Before disintegrating into thousands of meteorites, the meteor that Russians watched blazing across the sky in a burst of bright light, probably weighed around 7,700 tons and was about 49 feet across, NASA estimated.
Scientists call such collisions between the Earth and space rocks "impact events." While meteor showers are a common occurrence, really big impact events are rare. The bigger the rock - like the 6-mile wide meteor that killed off the dinosaurs - the less likely a collision.
The largest impact ever recorded occurred in 1908 near the Podkamennaya Tunguska River in Siberia. Known as the "Tunguska event," a meteor or comet estimated to have been 300 feet wide struck the Earth with the force a nuclear bomb 1,000 times larger than Hiroshima.
The explosion in an isolated, rural area is estimated to have felled 80 million trees, covering an area the size of a city.
No event in modern times has come anywhere close to destruction on that scale. But smaller events have led to injury and death around the world.
The first American injured directly by a meteorite was Ann Elizabeth Hodges, a 31-year-old woman living in Sylacauga, Ala., on Nov. 30, 1954.

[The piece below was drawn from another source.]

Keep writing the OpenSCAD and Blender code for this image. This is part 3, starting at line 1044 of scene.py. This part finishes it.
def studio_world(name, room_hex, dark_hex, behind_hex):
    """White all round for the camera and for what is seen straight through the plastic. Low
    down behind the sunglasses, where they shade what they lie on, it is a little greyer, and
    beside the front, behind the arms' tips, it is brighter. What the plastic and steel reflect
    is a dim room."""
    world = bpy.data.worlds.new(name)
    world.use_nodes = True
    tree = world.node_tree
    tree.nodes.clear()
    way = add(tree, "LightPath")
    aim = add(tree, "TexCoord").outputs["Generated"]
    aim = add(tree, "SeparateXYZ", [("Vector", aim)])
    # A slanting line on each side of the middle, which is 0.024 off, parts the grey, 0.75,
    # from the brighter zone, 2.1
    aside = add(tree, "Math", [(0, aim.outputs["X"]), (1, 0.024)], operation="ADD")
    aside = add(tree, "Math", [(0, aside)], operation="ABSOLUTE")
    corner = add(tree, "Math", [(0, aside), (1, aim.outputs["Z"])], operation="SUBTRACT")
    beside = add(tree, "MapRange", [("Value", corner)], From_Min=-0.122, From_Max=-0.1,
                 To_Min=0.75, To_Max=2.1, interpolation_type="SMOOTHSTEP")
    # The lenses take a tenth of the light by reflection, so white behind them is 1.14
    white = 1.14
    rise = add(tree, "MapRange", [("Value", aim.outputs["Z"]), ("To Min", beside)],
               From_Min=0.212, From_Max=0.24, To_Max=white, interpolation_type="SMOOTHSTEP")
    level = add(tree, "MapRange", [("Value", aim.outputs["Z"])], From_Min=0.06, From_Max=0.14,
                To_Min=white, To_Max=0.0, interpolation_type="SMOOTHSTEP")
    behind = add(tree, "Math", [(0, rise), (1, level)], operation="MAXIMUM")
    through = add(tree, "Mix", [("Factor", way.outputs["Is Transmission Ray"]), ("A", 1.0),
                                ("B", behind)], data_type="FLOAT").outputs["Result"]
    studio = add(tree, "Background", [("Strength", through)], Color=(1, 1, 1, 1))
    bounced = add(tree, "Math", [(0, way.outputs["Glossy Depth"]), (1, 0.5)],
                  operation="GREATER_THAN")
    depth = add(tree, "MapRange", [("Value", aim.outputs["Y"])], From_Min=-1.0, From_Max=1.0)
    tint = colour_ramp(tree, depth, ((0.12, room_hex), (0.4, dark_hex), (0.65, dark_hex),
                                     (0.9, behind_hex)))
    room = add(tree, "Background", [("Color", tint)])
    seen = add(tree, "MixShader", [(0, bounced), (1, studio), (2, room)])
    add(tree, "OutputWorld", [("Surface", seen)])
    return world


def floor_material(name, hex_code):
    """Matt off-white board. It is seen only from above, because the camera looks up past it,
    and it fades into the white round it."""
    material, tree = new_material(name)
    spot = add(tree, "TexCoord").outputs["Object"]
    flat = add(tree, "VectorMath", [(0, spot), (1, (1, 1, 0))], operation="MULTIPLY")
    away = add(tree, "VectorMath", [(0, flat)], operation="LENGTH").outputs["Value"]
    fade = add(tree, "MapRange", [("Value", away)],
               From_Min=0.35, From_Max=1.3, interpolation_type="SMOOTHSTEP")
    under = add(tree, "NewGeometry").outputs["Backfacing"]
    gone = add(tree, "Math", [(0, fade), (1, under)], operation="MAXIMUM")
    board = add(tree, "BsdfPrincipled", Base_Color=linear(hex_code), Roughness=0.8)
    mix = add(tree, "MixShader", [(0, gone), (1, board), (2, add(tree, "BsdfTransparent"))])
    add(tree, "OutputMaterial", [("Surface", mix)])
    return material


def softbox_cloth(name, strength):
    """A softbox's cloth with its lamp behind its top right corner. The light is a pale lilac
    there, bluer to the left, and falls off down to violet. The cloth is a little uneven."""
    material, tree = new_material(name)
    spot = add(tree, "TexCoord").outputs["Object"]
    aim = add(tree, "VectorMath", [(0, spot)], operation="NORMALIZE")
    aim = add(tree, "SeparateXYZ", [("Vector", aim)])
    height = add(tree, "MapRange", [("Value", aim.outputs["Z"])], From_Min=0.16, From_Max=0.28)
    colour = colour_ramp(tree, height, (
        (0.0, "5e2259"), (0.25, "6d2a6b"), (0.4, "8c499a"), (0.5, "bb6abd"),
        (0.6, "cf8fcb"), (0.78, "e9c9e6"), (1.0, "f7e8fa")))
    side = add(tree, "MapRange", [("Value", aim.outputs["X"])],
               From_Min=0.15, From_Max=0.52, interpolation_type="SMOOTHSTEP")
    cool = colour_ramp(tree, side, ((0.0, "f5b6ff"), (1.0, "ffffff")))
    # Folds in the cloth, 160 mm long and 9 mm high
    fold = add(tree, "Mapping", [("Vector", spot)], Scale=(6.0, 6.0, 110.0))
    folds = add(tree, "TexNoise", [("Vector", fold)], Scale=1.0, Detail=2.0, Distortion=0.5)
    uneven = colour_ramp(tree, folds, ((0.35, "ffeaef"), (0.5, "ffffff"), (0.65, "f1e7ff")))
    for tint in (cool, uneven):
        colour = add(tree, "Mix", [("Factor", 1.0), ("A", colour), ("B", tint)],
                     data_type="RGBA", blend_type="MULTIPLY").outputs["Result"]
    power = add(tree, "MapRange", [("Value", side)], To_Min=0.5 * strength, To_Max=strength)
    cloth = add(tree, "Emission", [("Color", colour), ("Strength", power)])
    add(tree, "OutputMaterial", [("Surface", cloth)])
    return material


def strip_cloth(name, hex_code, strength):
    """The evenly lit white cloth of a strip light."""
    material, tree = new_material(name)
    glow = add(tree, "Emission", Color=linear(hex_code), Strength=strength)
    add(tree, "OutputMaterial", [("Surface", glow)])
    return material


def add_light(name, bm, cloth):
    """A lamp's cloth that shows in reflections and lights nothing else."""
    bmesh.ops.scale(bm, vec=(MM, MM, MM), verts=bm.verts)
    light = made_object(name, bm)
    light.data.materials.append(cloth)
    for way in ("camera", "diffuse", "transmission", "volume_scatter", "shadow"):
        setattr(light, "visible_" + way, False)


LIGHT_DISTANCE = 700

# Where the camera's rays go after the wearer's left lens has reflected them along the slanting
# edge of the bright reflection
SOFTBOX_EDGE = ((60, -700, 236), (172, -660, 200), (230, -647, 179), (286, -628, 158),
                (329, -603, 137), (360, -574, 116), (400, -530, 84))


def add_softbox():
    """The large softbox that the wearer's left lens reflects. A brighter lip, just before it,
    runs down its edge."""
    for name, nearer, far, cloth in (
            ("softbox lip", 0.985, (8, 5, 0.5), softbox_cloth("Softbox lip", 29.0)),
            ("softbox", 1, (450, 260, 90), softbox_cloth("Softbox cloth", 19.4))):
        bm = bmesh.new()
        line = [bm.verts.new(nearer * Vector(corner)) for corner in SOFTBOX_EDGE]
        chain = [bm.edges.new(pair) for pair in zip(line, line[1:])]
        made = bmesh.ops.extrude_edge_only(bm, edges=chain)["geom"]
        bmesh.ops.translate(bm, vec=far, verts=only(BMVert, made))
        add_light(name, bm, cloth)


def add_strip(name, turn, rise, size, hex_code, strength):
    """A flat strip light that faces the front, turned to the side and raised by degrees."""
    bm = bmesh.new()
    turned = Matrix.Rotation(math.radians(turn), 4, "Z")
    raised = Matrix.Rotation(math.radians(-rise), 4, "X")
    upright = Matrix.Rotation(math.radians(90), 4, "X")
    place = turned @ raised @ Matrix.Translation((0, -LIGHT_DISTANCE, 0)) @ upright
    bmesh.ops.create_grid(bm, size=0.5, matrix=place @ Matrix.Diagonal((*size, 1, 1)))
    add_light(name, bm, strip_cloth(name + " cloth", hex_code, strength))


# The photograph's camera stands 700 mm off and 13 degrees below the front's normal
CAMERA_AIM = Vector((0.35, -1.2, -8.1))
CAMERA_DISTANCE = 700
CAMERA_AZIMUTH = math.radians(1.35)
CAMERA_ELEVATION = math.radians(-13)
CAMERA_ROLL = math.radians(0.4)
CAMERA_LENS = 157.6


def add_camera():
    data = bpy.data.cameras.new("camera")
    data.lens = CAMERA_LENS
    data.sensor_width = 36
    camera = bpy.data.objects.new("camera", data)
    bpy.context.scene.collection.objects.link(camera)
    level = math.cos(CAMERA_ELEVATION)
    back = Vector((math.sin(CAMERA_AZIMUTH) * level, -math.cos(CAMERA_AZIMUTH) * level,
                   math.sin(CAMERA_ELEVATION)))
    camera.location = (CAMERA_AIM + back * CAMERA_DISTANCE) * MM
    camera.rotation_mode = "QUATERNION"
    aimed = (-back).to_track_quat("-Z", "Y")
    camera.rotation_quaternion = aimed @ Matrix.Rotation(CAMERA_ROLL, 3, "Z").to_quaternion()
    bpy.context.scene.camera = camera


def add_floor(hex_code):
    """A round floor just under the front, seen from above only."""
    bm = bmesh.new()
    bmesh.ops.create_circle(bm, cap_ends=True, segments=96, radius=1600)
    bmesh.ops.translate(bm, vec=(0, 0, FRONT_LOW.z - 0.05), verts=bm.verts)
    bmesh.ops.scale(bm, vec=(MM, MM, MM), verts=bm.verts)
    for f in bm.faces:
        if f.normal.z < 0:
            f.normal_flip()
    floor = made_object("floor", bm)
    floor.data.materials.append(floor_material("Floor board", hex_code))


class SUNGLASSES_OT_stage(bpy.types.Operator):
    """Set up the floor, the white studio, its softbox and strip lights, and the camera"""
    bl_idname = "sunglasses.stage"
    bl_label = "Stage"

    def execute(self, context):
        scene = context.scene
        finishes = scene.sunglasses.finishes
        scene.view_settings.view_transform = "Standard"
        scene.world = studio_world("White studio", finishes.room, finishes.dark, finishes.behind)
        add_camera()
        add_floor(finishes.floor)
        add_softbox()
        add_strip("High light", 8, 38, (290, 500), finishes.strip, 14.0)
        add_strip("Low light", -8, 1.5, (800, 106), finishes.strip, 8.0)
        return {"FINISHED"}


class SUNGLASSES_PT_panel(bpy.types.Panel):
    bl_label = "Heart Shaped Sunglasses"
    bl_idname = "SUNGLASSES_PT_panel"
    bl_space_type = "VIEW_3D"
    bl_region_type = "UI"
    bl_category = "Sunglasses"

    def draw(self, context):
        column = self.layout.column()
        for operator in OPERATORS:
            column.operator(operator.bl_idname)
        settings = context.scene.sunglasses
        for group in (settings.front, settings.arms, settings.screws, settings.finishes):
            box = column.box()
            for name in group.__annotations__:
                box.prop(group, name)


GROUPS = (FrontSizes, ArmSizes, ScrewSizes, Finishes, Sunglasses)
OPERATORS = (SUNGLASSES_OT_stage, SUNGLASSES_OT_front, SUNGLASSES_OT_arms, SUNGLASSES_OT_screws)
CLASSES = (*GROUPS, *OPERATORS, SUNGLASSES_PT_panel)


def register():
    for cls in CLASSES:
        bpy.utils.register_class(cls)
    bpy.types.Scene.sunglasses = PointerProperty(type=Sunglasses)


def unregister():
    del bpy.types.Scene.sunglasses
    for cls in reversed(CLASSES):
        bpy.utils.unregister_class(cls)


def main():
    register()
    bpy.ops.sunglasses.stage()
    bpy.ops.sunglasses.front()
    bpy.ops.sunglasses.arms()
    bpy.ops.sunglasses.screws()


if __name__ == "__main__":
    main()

Hodges was taking a nap, when a meteorite, about the size of a grapefruit, crashed through the roof of her home, bounced off a console radio and struck near her hip. She lived, but got a hell of a welt.
More recently, more than 200 people were mysteriously sickened following the impact of a meteorite near Carancas, Peru, near Lake Titicaca, in 2007.
As villagers went to inspect the impact site they began to feel ill, reporting different symptoms including nausea and vomiting. Peruvian scientists later determined that the meteorite itself was not toxic but had landed on, and heated, a natural arsenic deposit.
No impact event in the entire course of human history comes anywhere close to the giant meteors that fell to Earth, causing mass extinctions including the dinosaurs 65 million years ago.
That object is believed to have been more than 6 miles across.